Happy New Year...yes it's late but let's resolute

01-23-10

So my fellow bloggers, we have been blessed with the opportunity to know 2010. Well I wish it merry and enriching to you all. The biggest thing we can do in life is learn. There are lessons with every millisecond. Though we do not always take the time out to realize them right away, we can always learn something. About ourself, others, and most of all our higher power.

Really quickly I want to rid my shackles of 2009 and resolute to being a more secure and valued person, in my eyes first. So I believe in 2009 I was experiencing the emotional unravels of all the pain in 2008. I would never harm myself but there were many days when I felt like it was my time.
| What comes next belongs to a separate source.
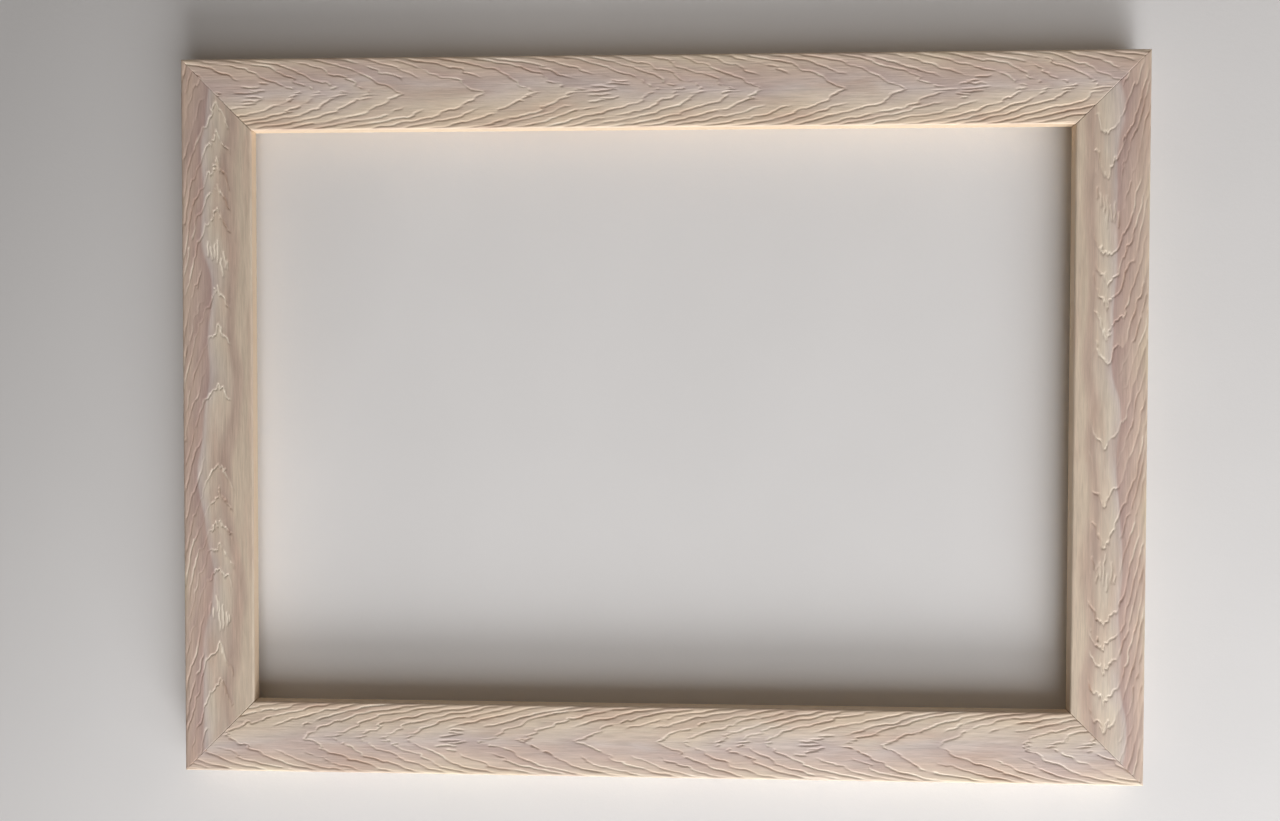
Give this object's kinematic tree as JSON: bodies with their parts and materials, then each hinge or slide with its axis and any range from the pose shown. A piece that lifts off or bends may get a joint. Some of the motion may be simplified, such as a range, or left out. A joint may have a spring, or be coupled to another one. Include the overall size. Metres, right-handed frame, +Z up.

I seriously wrote my "last words" and left them on my computer when I left the country. Later on in the year, I did my 5 wishes. Basically what I want to be done should I perish. It was strange because I thought I was happy to see another day yet I always felt this demon that was whispering that my time was up. So I planned accordingly such that my family wouldn't suffer too much and that they would understand though I failed every expectation they never failed. Somewhere deep down I thought I served no purpose on this Earth's surface and that I was a disappointment. Man, I tell y'all there is nothing worse than a Demon than actually listening to it.

I overcame my funk when the few life-threatening events did not claim my life. I realize my higher being was not finished with me yet and He believed me blessed and believed me able. I had to change my thought process around because I got second chances. Not everyone does and I keep getting them. So I am trying with my best effort to shed the chains that keep my heart, mind, and soul strapped. To let go and let God. Honestly, I hope in 2010 I can help God by helping his people, and this time I am including myself in that equation. I may not be a vibrant example to be mentoring but there are so many others out there like me that just need a hand, a lift, or even a distant prayer.

So this year I ask you all to join me in letting go of what haunts you or at least opening your heart to understanding your God has never left you and forgives. Open your heart to Him and let Him help you conquer your demons.


Happy New Year...Happy Fresh Start...Happy faith..Happy heart!!